I hope this brief discussion provides some insight into the interaction between democracy and structure. In the coming three weeks I will be away, working, and when I return I will doubtless be swamped. But sooner or later, I will continue writing these posts about democracy.


1The Greek and Roman democracies of classic antiquity were instated after kings and tyrants were done away with, and designed to make the arbitrary authority of a king impossible. The authority previously held by the king was divided amongst multiple magistrates, serving in rotation, making it impossible for any single individual to hold too much power for too long. The younger Roman system evolved and was manipulated over time to create a tyrannical empire; the Greek system largely survived until the Roman empire conquered the Greek city-states.

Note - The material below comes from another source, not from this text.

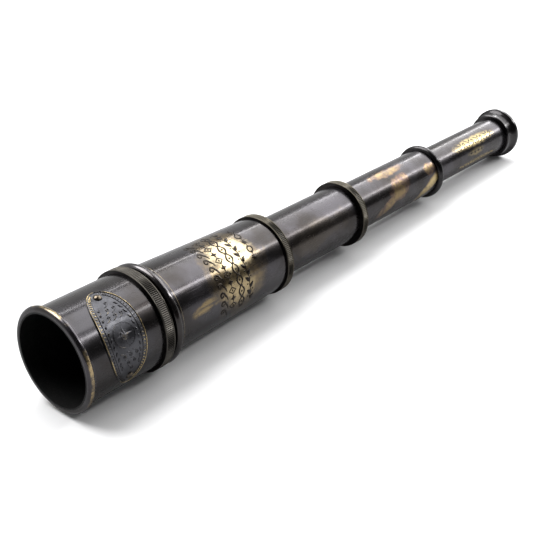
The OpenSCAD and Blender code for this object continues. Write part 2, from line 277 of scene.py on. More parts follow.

2It is easy to accept rules that you proposed, but people tend to also respect rules they don’t entirely agree with. One reason is that after participating in School Meeting for a while, you get used to experiencing rules from both sides – as proponent and as opponent; you grow to accept the fact that School Meeting can make decisions you disagree with, and the feeling that you are part of School Meeting helps as well. Another reason is simply that the school community respects the rules by consensus, and operates the Judicial Committee to enforce them – those who fail to comply must face the consequences. It also helps that most rules are grounded in common sense.